Daarnaast worden er veel biobrandstoffen geproduceerd. Een biobrandstof is een stof die uit biomassa komt, d.w.z. uit een plantaardig of dierlijk materiaal. Maïs, suikerriet, soja. Dierlijk vet. Suikerriet is de belangrijkste brandstof in Brazilië, ook wel ethanol geheten, deze brandstof. Brazilië is de grootste producent van suikerriet ter wereld.

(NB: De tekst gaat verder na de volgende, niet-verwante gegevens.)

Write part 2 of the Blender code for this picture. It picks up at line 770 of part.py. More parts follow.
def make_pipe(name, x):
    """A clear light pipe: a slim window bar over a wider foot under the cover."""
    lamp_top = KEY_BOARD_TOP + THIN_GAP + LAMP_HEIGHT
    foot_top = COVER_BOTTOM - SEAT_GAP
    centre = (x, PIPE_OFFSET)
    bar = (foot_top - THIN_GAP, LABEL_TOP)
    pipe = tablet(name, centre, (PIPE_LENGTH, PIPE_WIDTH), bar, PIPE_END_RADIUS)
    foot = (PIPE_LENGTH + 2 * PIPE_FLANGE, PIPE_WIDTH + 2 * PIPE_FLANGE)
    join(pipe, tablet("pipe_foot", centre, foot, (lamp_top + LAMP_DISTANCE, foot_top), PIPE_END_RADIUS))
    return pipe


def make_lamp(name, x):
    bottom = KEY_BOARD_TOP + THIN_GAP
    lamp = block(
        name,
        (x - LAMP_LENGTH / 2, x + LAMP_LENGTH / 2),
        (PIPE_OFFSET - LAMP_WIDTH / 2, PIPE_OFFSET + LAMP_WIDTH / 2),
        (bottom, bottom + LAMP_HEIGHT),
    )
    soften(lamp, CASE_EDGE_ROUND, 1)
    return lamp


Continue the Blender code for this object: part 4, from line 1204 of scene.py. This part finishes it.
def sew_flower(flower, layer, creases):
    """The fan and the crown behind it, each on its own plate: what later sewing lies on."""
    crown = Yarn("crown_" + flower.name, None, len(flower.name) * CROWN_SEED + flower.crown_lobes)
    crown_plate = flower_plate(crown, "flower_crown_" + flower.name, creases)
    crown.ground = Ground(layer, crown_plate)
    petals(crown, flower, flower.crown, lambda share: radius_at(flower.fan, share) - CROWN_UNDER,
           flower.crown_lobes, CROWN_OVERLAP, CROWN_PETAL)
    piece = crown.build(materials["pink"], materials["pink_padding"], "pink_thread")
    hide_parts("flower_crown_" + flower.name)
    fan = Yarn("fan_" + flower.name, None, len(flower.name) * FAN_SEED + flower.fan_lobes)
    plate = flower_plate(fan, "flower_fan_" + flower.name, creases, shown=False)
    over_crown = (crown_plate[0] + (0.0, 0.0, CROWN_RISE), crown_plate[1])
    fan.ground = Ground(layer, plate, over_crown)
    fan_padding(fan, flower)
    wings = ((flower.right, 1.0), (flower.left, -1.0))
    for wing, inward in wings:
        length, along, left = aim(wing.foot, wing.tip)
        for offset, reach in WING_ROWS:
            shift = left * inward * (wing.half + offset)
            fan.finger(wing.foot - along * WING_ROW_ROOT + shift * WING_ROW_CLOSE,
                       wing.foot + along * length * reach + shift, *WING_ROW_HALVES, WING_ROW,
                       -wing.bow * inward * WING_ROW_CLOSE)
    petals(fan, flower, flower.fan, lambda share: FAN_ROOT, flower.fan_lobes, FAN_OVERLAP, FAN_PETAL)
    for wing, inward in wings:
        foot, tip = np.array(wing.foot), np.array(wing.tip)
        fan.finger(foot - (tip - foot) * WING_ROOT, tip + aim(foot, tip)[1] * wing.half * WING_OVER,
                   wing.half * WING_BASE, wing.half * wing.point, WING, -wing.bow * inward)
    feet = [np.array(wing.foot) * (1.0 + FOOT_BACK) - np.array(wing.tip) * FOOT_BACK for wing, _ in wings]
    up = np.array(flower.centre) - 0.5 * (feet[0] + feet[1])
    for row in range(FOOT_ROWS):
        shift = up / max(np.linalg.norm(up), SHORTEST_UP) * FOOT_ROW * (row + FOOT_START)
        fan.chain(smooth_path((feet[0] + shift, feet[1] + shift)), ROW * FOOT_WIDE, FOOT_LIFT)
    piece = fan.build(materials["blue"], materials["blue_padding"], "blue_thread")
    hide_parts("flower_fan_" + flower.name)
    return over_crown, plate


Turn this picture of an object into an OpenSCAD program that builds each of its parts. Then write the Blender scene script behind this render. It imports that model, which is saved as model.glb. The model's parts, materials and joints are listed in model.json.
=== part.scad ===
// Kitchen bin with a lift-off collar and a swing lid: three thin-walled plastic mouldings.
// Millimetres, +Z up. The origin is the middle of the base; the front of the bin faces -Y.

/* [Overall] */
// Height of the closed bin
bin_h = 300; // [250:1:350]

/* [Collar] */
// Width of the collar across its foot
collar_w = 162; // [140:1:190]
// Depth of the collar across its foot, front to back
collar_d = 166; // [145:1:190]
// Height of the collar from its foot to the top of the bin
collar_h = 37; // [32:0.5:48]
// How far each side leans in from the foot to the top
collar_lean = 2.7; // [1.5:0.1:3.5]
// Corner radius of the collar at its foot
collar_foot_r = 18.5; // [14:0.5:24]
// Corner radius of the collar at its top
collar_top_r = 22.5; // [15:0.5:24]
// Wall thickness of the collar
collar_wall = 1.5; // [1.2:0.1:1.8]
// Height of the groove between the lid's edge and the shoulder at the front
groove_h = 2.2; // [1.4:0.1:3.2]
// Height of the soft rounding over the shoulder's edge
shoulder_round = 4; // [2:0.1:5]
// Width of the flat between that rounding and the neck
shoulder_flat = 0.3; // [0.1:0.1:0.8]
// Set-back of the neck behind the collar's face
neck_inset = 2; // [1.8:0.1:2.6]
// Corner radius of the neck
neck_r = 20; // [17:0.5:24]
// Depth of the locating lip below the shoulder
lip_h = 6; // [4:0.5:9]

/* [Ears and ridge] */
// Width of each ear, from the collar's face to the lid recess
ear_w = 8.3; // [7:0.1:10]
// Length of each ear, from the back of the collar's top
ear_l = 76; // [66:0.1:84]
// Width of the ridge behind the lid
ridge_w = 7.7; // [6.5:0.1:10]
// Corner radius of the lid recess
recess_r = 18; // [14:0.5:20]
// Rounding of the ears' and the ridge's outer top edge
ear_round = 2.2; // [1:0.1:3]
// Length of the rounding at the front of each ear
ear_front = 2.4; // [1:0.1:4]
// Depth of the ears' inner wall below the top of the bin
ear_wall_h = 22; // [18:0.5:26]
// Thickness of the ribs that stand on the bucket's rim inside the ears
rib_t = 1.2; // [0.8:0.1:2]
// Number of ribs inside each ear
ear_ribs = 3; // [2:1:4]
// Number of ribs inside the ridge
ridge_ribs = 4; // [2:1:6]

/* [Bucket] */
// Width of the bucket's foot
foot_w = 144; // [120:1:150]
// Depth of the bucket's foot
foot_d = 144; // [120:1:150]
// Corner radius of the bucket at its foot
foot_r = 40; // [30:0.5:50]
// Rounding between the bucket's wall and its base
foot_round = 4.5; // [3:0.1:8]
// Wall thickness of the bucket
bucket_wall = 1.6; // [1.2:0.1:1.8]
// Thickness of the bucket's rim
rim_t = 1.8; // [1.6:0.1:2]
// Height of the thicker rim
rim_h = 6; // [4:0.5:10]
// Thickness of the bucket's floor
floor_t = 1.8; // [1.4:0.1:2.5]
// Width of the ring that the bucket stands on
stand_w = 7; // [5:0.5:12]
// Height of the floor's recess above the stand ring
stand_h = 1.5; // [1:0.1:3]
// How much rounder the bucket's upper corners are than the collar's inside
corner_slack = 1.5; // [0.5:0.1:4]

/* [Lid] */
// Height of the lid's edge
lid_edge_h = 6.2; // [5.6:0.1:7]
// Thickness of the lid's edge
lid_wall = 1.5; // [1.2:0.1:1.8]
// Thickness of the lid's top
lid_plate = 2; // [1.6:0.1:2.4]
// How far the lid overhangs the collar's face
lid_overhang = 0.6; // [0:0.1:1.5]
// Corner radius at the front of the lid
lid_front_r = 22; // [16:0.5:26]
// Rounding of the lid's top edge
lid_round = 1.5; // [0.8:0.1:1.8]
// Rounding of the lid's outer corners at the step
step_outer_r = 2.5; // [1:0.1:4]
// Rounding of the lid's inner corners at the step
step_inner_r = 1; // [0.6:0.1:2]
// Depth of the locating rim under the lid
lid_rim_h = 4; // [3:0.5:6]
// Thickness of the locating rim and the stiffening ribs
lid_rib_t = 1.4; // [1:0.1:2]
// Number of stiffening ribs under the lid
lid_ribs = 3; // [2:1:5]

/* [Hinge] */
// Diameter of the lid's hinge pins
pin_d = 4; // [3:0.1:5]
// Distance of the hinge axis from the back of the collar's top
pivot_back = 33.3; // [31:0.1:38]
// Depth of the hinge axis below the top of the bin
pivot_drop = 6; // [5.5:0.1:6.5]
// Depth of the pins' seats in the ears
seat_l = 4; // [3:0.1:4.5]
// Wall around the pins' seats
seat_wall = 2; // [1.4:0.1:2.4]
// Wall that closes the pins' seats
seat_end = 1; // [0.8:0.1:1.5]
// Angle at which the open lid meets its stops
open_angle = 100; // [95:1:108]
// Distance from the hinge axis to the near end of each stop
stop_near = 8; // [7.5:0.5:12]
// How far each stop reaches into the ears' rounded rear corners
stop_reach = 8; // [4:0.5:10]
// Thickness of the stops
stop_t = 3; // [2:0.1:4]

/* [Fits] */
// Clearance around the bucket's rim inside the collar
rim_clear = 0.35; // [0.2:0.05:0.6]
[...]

Daar rijden ook steeds meer voertuigen op ethanol, in plaats van op de vervuilende diesel of benzine. Maar tegelijk zorgt de productie van suikerriet ook weer voor vervuiling door het gebruik van kunstmest, waar immers CO2 uitstoot bij te pas komt. Ook ontstaan suikerrietvelden door het kappen van regenwoud. Dat is ook niet goed.
En toch is Brazilië nog een land in ontwikkeling. Het verschil tussen arm en rijk is gigantisch. Brazilië wordt gekenmerkt door grootgrondbezit: Een klein aantal personen en bedrijven, multinationals, bezitten de meeste grond, waarop suikerriet en andere zaken worden verbouwd. Er worden enorme winsten gemaakt. De kleine boeren en de oorspronkelijke, inheemse bevolking zijn indertijd onder druk gezet om hun eigendomsrechten af te staan. Vaak met geweld en intimidatie. Dit heet heel simpel landroof.
Nou, klimaat, landschap en natuurlijke hulpbronnen, zoals in deze samenvatting beschreven, de fysisch-geografische kenmerken van Brazilië dus, spelen een belangrijke rol voor de economie van het land. Daar gaan we het in de volgende video's over hebben.